Por seu turno, constituirão contraordenações graves, as situações em que, por exemplo e ainda que a titulo de negligência, as referidas entidades obrigadas não disponham de canais de denúncia internos que ofereçam garantias de exaustividade, integridade, conservação de denúncias ou confidencialidade da identidade ou anonimato dos denunciantes ou de terceiros mencionados na denúncia, não cumpram os prazos legais de seguimento da denúncia, não procedam ao registo ou à conservação da denúncia recebida pelo período mínimo de cinco anos ou não comuniquem ao denunciante o resultado da análise da denúncia nos termos legalmente previstos, incorrendo nesses casos numa coima que se situa entre o valor mínimo de mil euros e o valor máximo de 125 mil euros.
A decisão de denúncia é um ato de coragem e de cidadania. Um ato que muitas vezes comporta elevados custos pessoais. Enquanto parte da estratégia nacional de combate à corrupção, cabe ao Estado mitigar os riscos e consequências para aqueles que, tendo motivos razoáveis para crer que as informações que possuem e pretendem denunciar são verdadeiras, decidem comunicar a sua existência. Este regime jurídico geral de proteção aos denunciantes não será seguramente perfeito, mas afigura-se inegável que a sua transversalidade e abrangência multissetorial e pessoal será suscetível de materializar a promoção da transparência, justiça e igualdade, sem deixar naturalmente de salvaguardar o respeito pelos direitos e garantias fundamentais das pessoas visadas pelas denúncias. Em causa está a probidade, a ética e a integridade das instituições, enquanto condições de garantia e de reforço da expectativa comunitária do cumprimento generalizado da lei.

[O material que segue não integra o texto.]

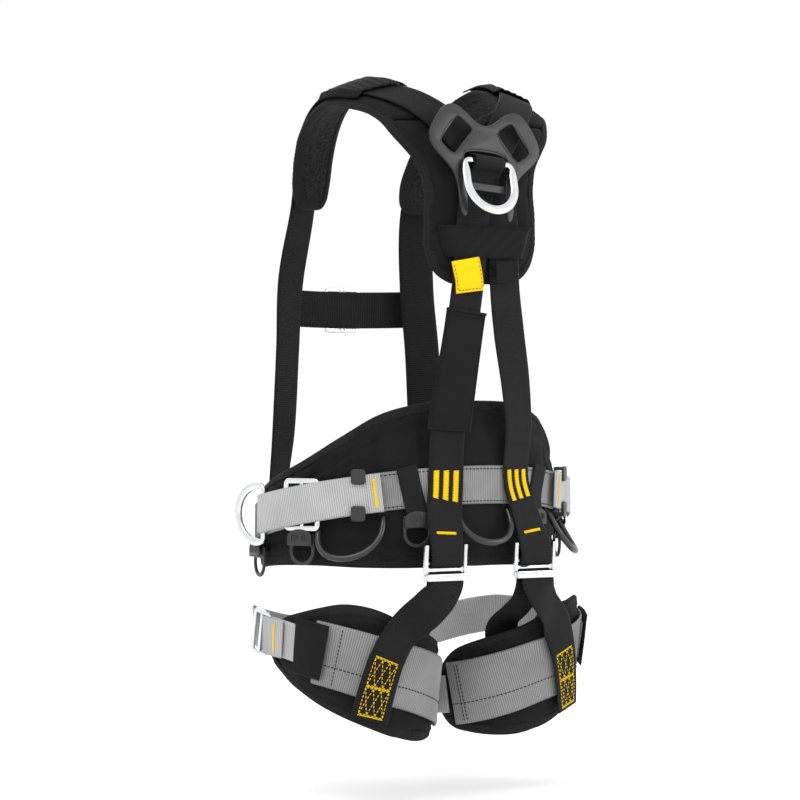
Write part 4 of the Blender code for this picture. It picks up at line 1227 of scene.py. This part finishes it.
def make_belt_pad():
    def seams(angle, x, y, d):
        low, high = belt_edges(angle)
        found = near(high - y, 0.027, 0.005) * (abs(angle) < 112)
        found = max(found, near(y - low, 0.025, 0.005) * (abs(angle) < 112))
        if 0.0 < y < high - 0.027:
            for upright in (23, 41, 58, 78):
                found = max(found, 0.9 * near(abs(angle), upright, 1.7))
        return max(found, 0.5 * near(d, BINDING + 0.001, 0.0035))

    to_world, distance_of = strip_pad(
        "belt_pad", belt_place, belt_edges, -BELT_END, BELT_END, seams, "harness", "back_support_pad")
    lines = []
    angles = np.linspace(-110, 110, 160)
    for from_top, offset in ((True, 0.0262), (True, 0.0280), (False, 0.0242), (False, 0.0262)):
        spots = []
        for angle in angles:
            low, high = belt_edges(angle)
            spots.append((distance_of(angle), high - offset if from_top else low + offset))
        lines += seam_on(spots, to_world, PAD_MIDDLE - 0.0030)
    threads("belt_pad_stitches", lines, "black_thread", "harness", SEAM_THREAD)


def belt_rows(stops, count):
    angles = np.linspace(stops[0][0], stops[-1][0], count + 1)
    rows = []
    for angle in angles:
        stand_off = np.interp(angle, [stop[0] for stop in stops], [stop[1] for stop in stops])
        rows.append(facing(waist_point(angle, 0.0, float(stand_off)), waist_normal(angle)))
    return np.array(rows)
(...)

A importância de uma denúncia é vital quando se está perante um tipo de criminalidade intrincada, hermética e colonizada pelos seus autores, em relação à qual muitas vezes existe desinteresse provocado pela falta de perceção do dano social que provoca. Com efeito, o público em geral sente e vive as consequências de um crime de homicídio, de violação ou de roubo, porque a sua nocividade e intolerabilidade têm instantâneo efeito. Já a corrupção, o tráfico de influência ou o peculato, por exemplo, são crimes que se encontram destituídos da mesma representação comunitária, uma vez que que os padrões de censura e de exigência coletiva se encontram desnivelados em relação aos exemplos de crimes que anteriormente se referiram. Há, por isso, um longo caminho a percorrer, mas será consensual que este novo enquadramento legal, ainda que resultante de imposição comunitária e sempre suscetível de poder ser melhorado, é seguramente muito bem-vindo.